Politics of Publishing

This post started as one more argument for e-books and why the publishing industry seems to be overlooking some important things and yadda yadda yadda. But you don't need that. If you're even interested in the debate, you can find hundreds if not thousands of similar blogposts and articles supporting either viewpoint. Google it.

Instead, I want to talk about what I think is swiftly becoming a false, and distracting, dichotomy.

There's a war going on, haven't you heard? The self-publishing revolutionaries are rising up against their traditional publishing overlords! Or, alternatively, the uneducated mob is trying to push it's swill onto the poor, unsuspecting masses!

Thing is, I don't think either of those is accurate.

I've been reading Joe Konrath's Blog for some time now, and at first I was carried away by the momentum and emotion behind the self-publishing movement - and make no mistake, it's a movement. However, the problem with movements is that they tend to be based a lot more on how people feel than how they function.

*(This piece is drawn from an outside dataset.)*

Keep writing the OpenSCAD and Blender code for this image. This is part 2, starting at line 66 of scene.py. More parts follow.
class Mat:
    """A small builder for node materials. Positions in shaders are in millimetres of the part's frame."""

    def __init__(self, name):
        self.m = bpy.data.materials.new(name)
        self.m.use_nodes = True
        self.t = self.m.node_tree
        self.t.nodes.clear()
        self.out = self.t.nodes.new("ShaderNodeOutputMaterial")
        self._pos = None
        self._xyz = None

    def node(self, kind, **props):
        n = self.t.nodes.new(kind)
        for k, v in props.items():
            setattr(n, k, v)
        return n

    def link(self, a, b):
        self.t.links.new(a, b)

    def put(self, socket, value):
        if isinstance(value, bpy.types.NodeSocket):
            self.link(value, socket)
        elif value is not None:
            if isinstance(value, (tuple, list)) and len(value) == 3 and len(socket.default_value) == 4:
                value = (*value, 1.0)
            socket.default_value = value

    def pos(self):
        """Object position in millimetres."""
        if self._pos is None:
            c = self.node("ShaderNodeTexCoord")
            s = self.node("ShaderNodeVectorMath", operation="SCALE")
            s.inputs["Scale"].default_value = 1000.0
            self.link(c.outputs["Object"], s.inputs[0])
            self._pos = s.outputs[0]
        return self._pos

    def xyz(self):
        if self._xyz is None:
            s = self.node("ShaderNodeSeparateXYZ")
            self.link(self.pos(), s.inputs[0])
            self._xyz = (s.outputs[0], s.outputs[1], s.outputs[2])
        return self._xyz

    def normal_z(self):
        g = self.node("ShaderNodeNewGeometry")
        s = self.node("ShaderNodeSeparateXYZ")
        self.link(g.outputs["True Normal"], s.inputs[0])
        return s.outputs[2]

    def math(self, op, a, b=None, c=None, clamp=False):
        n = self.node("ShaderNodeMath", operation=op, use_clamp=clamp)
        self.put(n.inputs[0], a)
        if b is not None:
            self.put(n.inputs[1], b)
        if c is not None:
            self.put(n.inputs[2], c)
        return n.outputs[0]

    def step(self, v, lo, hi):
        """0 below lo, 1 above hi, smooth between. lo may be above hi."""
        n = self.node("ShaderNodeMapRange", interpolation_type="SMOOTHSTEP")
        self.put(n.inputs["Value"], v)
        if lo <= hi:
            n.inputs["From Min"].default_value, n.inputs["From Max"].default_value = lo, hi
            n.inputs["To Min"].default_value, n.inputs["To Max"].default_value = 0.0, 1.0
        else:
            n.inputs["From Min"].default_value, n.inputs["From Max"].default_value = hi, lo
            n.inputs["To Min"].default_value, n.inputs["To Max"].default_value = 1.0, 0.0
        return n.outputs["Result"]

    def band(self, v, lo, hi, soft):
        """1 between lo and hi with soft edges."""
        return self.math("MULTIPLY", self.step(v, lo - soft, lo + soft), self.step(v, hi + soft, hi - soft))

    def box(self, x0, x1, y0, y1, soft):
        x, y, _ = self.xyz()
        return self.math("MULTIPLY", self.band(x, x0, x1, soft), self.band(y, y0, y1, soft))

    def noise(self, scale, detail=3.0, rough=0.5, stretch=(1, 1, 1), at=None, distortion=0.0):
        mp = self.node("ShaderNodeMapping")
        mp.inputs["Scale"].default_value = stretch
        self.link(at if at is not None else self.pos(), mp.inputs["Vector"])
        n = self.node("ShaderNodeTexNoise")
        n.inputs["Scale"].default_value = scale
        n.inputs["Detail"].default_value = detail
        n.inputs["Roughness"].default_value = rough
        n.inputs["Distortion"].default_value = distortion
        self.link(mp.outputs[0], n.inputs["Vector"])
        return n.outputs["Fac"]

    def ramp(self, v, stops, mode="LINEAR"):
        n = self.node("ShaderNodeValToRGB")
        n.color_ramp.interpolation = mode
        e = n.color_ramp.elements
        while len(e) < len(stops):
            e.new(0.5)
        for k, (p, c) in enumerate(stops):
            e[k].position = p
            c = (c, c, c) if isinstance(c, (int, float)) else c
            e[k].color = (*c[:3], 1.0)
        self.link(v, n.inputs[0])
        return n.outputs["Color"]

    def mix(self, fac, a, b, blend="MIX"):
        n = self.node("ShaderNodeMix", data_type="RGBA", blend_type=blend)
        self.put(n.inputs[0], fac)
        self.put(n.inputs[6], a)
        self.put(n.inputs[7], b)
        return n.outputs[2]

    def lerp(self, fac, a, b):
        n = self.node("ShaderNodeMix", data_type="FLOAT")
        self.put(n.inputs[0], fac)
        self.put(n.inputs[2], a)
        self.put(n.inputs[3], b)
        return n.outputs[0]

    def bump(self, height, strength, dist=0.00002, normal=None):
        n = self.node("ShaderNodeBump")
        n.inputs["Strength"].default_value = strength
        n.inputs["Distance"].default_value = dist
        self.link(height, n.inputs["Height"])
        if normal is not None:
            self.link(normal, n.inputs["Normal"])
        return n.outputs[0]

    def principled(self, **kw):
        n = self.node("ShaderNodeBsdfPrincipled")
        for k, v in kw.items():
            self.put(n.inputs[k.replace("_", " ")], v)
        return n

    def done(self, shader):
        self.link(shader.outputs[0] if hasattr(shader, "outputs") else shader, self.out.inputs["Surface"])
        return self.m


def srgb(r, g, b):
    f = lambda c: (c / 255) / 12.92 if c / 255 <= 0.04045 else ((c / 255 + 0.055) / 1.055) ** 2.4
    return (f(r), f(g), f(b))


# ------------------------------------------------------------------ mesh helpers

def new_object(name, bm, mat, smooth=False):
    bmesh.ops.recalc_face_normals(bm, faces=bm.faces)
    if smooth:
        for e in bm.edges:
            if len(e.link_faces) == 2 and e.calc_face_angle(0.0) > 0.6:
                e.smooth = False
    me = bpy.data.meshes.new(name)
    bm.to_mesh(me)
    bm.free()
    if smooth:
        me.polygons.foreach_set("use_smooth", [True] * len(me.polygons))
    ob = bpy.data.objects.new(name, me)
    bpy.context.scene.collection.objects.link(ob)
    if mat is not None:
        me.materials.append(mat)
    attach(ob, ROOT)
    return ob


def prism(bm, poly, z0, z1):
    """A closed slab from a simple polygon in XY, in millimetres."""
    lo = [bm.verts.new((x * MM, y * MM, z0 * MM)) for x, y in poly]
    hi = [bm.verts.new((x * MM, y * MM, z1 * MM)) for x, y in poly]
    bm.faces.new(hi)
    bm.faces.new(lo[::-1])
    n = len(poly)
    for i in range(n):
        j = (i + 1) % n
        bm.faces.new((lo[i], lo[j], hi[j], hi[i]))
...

A part of me is still conditioned to believe there is merit in traditional publishing. I went to school for writing, and there is a LOT out there to be filtered. Workshops taught me that. A lot of people believe that writing is just a matter of picking up a pen/laptop/typewriter and mashing out a brilliant novel. After all, we're all speaking some language. Surely that's enough to get by, right? My experience reading passive voice (though not inherently evil) and an overuse of exposition (again, not inherently evil) has taught me that writing is a skill, not something you can just "do" because you know how to string words together. Traditional publishers can filter out and/or improve a lot of that writing by calling it into question.

Then again, there is a deeper conditioning bestowed upon me by my hard-working mother: question authority. Just because someone is a cop, doesn't mean they are righteous, and just because a large conglomerate has the experience and tradition of gatekeeping, doesn't mean they have taste.

So what do we do? Do we just throw everything in a pile and let readers sort it out? Or do we decide to stick with legacy publishing and go down with the ship? It's a false choice and the answer is neither.

This is the false dichotomy. There aren't only two ways to skin a cat or fix an industry and pretending their are is just unproductive. It shouldn't be an us vs. them issue. They can work together. For example, what about publishing giants paring down to just print deals? Let the authors keep the digital revenue, and the big guys can keep their physical revenue. From there, they can still offer editing services, and the "approval" stamp. Authors will still be allowed control.

That is only one possible solution and it isn't a battle, but a collaboration. By constantly duking it out, we're not going to find a viable solution all around. Instead, the book industry might crumble all around us as we're too busy fighting to fix it.

What solutions do you think there are to problem? I'm curious to know what else is out there that isn't just "death to publishers!" or "self-pubbers suck!"